Sketching people in the field

11 February, 2016. So this blog seems to have generated a lot of email about sketching people in the field. Let me first state categorically that I take a lot of liberties with my subjects, poses, and locations. In a very large sense, every person I sketch is a composite of several people that pass by as I am drawing.

Many of my sketches aren’t made to “faithfully” represent reality (I rather enjoy a loose, sketchy quality to a drawing, quite frankly.) But to address the recent questions I’ve had about creating a likeness, I’ve put together this process graphic.

First: Unless I’m sketching directly with ink (which I do a lot), I’ll make very, very quick and rough gestural sketches. Most of those are crap, take just a few seconds to scribble out, and a lot of times I never look at them again. I’m very unconcerned about detail at this point. Why? Because I’d never get beyond a nose before the subject wandered off. Instead I focus on gesture and very basic structure. The tilt of the head, the angle of the jaw line, for instance. Maybe a few rough indications of personality, like the glasses or the “poofiness” of the hair. I’ll get as much as I can while the subject is within sight.

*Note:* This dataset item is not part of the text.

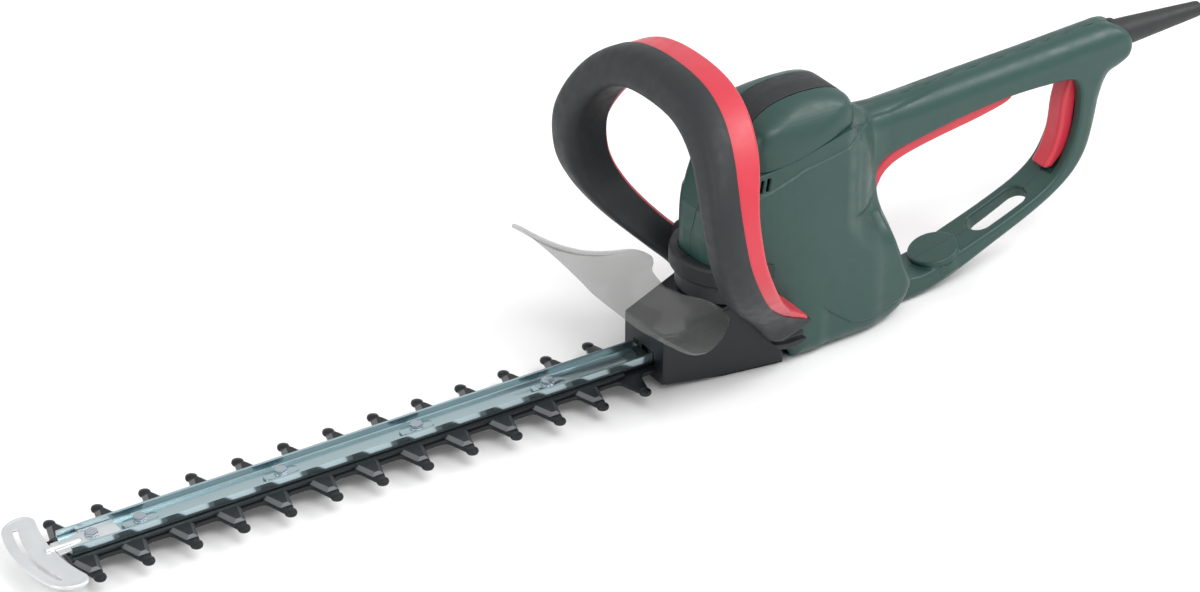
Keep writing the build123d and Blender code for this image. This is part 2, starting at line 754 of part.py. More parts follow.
def front_switch_bar():
    """Red switch bail in the rear of the loop, a channel section squeezed forward."""
    bail = loop_volume(LOOP_HALF_WIDTH - 2.4, 10 - LOOP_SPLIT, LOOP_DEPTH)
    bail &= block((-80, 130), (-130, 130), (47, 260))
    hollow = loop_volume(LOOP_HALF_WIDTH - 5.0, 12 - LOOP_SPLIT, LOOP_DEPTH - 2.6)
    bail -= hollow & block((-80, 130), (-130, 130), (50, 260))
    bail -= body_solid(-SWITCH_GAP)
    for travel in range(int(BAIL_TRAVEL) + 1):
        bail -= Pos(-travel, 0, 0) * gearbox_solid(-SWITCH_GAP)
    return bail


def bail_springs():
    """Two coil springs behind the bail, in the handle's channel."""
    springs = []
    for side in (1, -1):
        y = side * 95.5
        coil = rod_x(3.2, 64.3, 68.8, y, 142) - rod_x(2.0, 64.3, 68.8, y, 142)
        springs.append(coil)
    return Compound(springs)


# ---------------------------------------------------------------- hand guard


def hand_guard():
    """Clear flared guard ahead of the front handle."""
    wing = Part()
    for side in (1, -1):
        faces = []
        for y, rear, front in GUARD_SECTIONS:
            corners = [rear, front, (front[0], front[1] - GUARD_THICK), (rear[0], rear[1] - GUARD_THICK)]
            faces.append(Plane.XZ.offset(-side * y) * polygon(corners))
        wing += loft(faces, ruled=True)
    wing -= loop_volume(LOOP_HALF_WIDTH + 0.1, LOOP_DEPTH + 0.1, LOOP_DEPTH)
    return wing - gearbox_solid(-0.1)


# ---------------------------------------------------------------- rear switches


def trigger_face():
    """Side outline of the long trigger strip, with the eye at its rear end."""
    back = [(-234, 150), (-210, 143), (-171, 137), (-142, 131), (-126, 124), (-113.5, 110), (-112, 96)]
    return polygon(TRIGGER_EDGE + [(-243, 142), (-241, 150)] + back)


def rear_trigger():
    """Red trigger strip under the upper bar of the rear handle."""
    strip = prism_xz(trigger_face(), -TRIGGER_HALF, TRIGGER_HALF)
    return strip - rod_y(2.0 + FIT_GAP, -20, 20, *TRIGGER_PIVOT)


def trigger_room():
    """Space in the casing that the trigger sweeps."""
    below = [(-119, 91), (-120, 102), (-128, 111), (-142, 118), (-171, 124), (-210, 130), (-246, 137)]
    above = [(-246, 153), (-232, 155), (-170, 146), (-140, 141), (-118, 134), (-104, 118), (-102, 91)]
    return prism_xz(polygon(below + above), -TRIGGER_HALF - 0.6, TRIGGER_HALF + 0.6)


def pivot_pin(spot, half=GRIP_HALF - 1.2):
    """Steel pin across the rear handle."""
    return rod_y(2.0, -half, half, *spot)


def pin_bosses(shell):
    """Eyes in the casing for the two switch pins."""
    for spot in (TRIGGER_PIVOT, PADDLE_PIVOT):
        shell -= pivot_pin(spot)
    return shell


def grip_paddle():
    """Red paddle on the rear bar, squeezed by the palm side of the fingers."""
    back = [(-289, 68), (-299, 80), (-303, 97), (-305, 118), (-308, 138), (-309, 147), (-300, 147), (-299, 139)]
    face = polygon(PADDLE_EDGE + back)
    return prism_xz(face, -PADDLE_HALF, PADDLE_HALF) - rod_y(2.0 + FIT_GAP, -20, 20, *PADDLE_PIVOT)


def paddle_room():
    """Space in the casing that the paddle sweeps."""
    front = [(-283, 139), (-279, 118), (-278, 97), (-272, 80), (-268, 65)]
    rear = [(-288, 62.5), (-296.5, 67.5), (-302, 76), (-309, 92), (-314, 118), (-316, 149), (-295, 150)]
    return prism_xz(polygon(front + rear + [(-294, 139)]), WALL - GRIP_HALF, GRIP_HALF - WALL)


def trigger_spring():
    """Coil spring between the trigger and the casing roof."""
    low, high = 136.0, 162.0
    return rod_z(4.0, low, high, -160) - rod_z(3.0, low, high, -160)


def switch_body(x, z, y=(-9, 9)):
    """Plain moulded body of an electrical piece."""
    return block(x, y, z)


def cable_sleeve():
    """Tapered rubber bend protector with its flange held in the casing."""
    outline = [
        (-335, CABLE_R), (-335, 8), (-337, 8), (-337.2, 13), (-341.8, 13), (-342, 10.8), (-352, 10.8),
        (-368, 10.2), (-395, 7.6), (SLEEVE_END_X, 6.0), (SLEEVE_END_X, CABLE_R),
    ]
    face = polygon(outline)
    sleeve = revolve(face, Axis.X, 360)
    return Pos(0, 0, CABLE_Z) * sleeve


def cable_clamp():
    """Bar that clamps the cable inside the handle, with its two screws."""
    bar = block((-331, -323), (-13, 13), (CABLE_Z + 4.5, CABLE_Z + 9))
    for side in (1, -1):
        bar += rod_z(1.8, CABLE_Z - 4, CABLE_Z + 10, -327, side * 9.5)
    return bar


def casing_screws():
    """Screws that pull the casing halves together, entered from the right."""
    screws = []
    for x, z, half in SCREW_SPOTS:
        head = rod_y(4.0, 2.4 - half, 5 - half, x, z)
        shank = rod_y(2.05, 4.9 - half, half - 6, x, z)
        screws.append(head + shank)
    return Compound(screws)


def build_all():
    """Build and write every piece."""
    save(tooth_comb(), "tooth_comb")
    save(cutter_blade(), "cutter_blade")
    save(guide_channel(), "guide_channel")
    save(blade_bushes(), "blade_bushes")
    save(screw_plates(), "screw_plates")
    screws = [hex_screw(x, CHANNEL_FLOOR + 1.5, COMB_Z) for x in SCREW_XS]
    save(Compound(screws), "blade_screws")
    save(hex_screw(TIP_BOLT_X, 21.7, COMB_Z), "tip_bolt")
    save(tip_guard(), "tip_guard")
    save(crank_gear(), "crank_gear")
    save(rod_z(SHAFT_R, GEAR_Z, 53.4), "gear_shaft")
    save(connecting_rod(), "connecting_rod")
    save(rod_bush(), "rod_bush")
    save(ball_bearing(14.0, SHAFT_R + FIT_GAP, 37, 44.8), "gear_bearing_lower")
    save(ball_bearing(14.0, SHAFT_R + FIT_GAP, 45.2, 53), "gear_bearing_upper")
    save(ball_bearing(11.0, ARMATURE_R + FIT_GAP, 39, 46, MOTOR_X), "motor_bearing_lower")
    save(ball_bearing(10.0, ARMATURE_R + FIT_GAP, 175, 182, MOTOR_X), "motor_bearing_upper")
    save(bearing_bridge(), "bearing_bridge")
    save(motor_pinion(), "motor_pinion")
    save(armature_shaft(), "armature_shaft")
    save(armature_core(), "armature_core")
    save(armature_windings(), "armature_windings")
    save(commutator(), "commutator")
    save(cooling_fan(), "cooling_fan")
    save(stator_core(), "stator_core")
    save(field_windings(), "field_windings")
    save(brush_carrier(), "brush_carrier")
    save(brush_holders(), "brush_holders")
    save(carbon_brushes(), "carbon_brushes")
    save(motor_top_bracket(), "motor_top_bracket")
    save(gearbox_cover(), "gearbox_cover")
    save(gearbox_base(), "gearbox_base")
    save(comb_screws(), "comb_screws")
    save(grease_seal(), "grease_seal")
    shell = pin_bosses(casing_shell())
    save(casing_half(shell, 1), "casing_left")
    save(casing_half(shell, -1), "casing_right")
    save(casing_screws(), "casing_screws")
    save(motor_hood(), "motor_hood")
    save(hood_stripe(), "hood_stripe")
    save(front_collar(), "front_collar")
    save(front_handle(), "front_handle")
    save(front_switch_bar(), "front_switch_bar")
    save(bail_springs(), "bail_springs")
    save(hand_guard(), "hand_guard")
    save(rear_trigger(), "rear_trigger")
    save(grip_paddle(), "grip_paddle")
    save(pivot_pin(TRIGGER_PIVOT), "trigger_pin")
    save(pivot_pin(PADDLE_PIVOT), "paddle_pin")
    save(trigger_spring(), "trigger_spring")
    save(switch_body((-192, -168), (148, 158.5)), "main_switch")
    save(switch_body((-312.8, -307.4), (105, 118), (-6, 6)), "paddle_switch")
    save(switch_body((-256, -230), (153, 163)), "interference_filter")
    save(cable_sleeve(), "cable_sleeve")
    save(cable_clamp(), "cable_clamp")


build_all()
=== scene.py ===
from math import cos, pi, radians, sin, tau

import bmesh
import bpy
import numpy as np
from mathutils import Matrix, Vector


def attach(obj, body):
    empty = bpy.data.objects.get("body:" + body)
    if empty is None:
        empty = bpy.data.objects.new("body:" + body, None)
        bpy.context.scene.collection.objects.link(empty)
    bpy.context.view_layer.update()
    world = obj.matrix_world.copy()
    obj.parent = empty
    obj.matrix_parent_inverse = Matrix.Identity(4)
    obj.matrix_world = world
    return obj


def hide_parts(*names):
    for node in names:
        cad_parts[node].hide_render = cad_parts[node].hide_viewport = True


# Mains hedge trimmer. Shapes are drawn in millimetres and scaled to metres when a piece is made.
# +X points to the blade tip, +Y to the user's left, +Z up.

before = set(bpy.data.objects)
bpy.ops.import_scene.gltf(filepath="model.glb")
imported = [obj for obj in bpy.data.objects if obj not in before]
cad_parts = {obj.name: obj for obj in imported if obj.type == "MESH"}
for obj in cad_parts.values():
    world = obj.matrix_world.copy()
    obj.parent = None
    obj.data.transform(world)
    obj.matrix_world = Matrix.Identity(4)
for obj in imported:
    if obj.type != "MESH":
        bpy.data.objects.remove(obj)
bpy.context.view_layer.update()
MM = 0.001

# ---- cutting unit ----
PITCH = 35.0
TIP_TOOTH_X = 510.0
COMB_XS = [TIP_TOOTH_X - PITCH * i for i in range(13)]
CUTTER_XS = COMB_XS[:12]
BALL_Y = 36.3
BALL_R = 4.4
SCREW_XS = [147.0, 252.0, 357.0, 462.0]
TIP_BOLT_X = 497.0
COMB_Z = (12.4, 15.4)
CUTTER_Z = (15.5, 17.9)
CUTTER_ROOT = (9.2, 15.5)  # half width and y of a cutter tooth at its root
CUTTER_TIP = (4.3, 30.6)

# ---- casing: outlines as (x, z) ----
WALL = 2.6
NOSE_X = -3.0
NOSE_R = 35.0
GRIP_HALF = 17.5
CABLE_Z = 158.0
BODY_SIDE = [
    (-34, 0.5), (-60, 0.3), (-104, 0.3), (-126, 3), (-141, 12), (-145, 26), (-140, 47), (-133, 68),
    (-124, 85), (-117, 103), (-111, 128), (-108, 150), (-106, 163.5),
]
BODY_FRONT = [(8, 151.3), (16, 137), (25, 121), (29, 104), (29, 84), (28, 62), (-10, 62), (-16, 30)]
GRIP_SIDE = [
    (-84, 30), (-84, 163), (-150, 164), (-205, 167), (-262, 169.5), (-316, 172.5), (-332, 172), (-344, 166),
    (-349, 156), (-347, 146), (-339, 139), (-331, 133), (-326, 120), (-321, 100), (-313, 80), (-301, 64),
    (-284, 50.5), (-260, 38), (-227, 24), (-190, 9), (-160, 2), (-130, 1),
]
GRIP_HOLE = [
    (-144, 42), (-138, 56), (-131, 70), (-125, 83), (-120, 95), (-117, 109), (-119, 121), (-132, 128),
    (-158, 133), (-193, 139), (-234, 143), (-270, 143), (-292, 141), (-300, 134), (-302, 118), (-300, 98),
    (-294, 80), (-285, 66), (-268, 54), (-236, 41), (-200, 29), (-173, 20), (-158, 19), (-149, 23),
]
# The flank stands back above the crease and below the relief
CREASE = [
    (-215, 167.6), (-190, 165.4), (-159, 161.6), (-130, 158.6), (-112, 159.5), (-99, 162.4), (-90, 163.5),
    (-77, 158.5), (-38, 152), (0, 136), (30, 124),
]
RELIEF = [(-150, 40), (-140, 29), (-130, 22), (-110, 17), (-92, 16.5), (-82, 19), (-66, 31), (-50, 44)]
SLOT = (-246.0, 33.0)
SLOT_TILT = radians(-22)
KNOB = (-187.0, 20.5)
KNOB_TILT = radians(-14)
VENT_COUNT = 5
VENT_AT = (8.0, 138.0)
VENT_STEP = (-4.5, 1.1)
# Joint between hood and casing, then the crest of the hood above it
PARTING = [(8, 151.3), (-70, 170.8), (-80, 172), (-88, 170.5), (-98, 165.5), (-106, 163.5)]
HOOD_CREST = [
    (8, 150), (4, 163), (-3, 177), (-14, 189), (-30, 198), (-48, 202), (-66, 200), (-81, 193), (-90, 184),
    (-95, 175), (-98.5, 165),
]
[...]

Once they disappear from view I’ll often try to tighten up some of the details while the subject is still fresh in my mind. To be honest, I may spend more actual drawing time at this stage than at any other, simply refining the overall structure. I use shorthand that I understand and can interpret later on, and don’t care at all if anyone else can do so. The lines are my own personal visual language.

If a sketch resonates with me I really do like to complete it in the field in ink. Life being what it is, however, it’s not uncommon that dinner comes to an end to quickly, that transportation is too bumpy to draw, or I’d simply rather join the locals for a glass of red wine than draw at that moment in time. So inking may or may not take place in the field, and I’m good with either. Inking, by the way, is often nearly as quick as the gesture sketch. As long as I feel like I’ve got a good handle on the construction and structure, I enjoy working quickly and loosely, varying the line quality as I go. (Approximately 5.5 x 8.5 inches, Pentel Brush Pen in Canson 180 sketchbook.)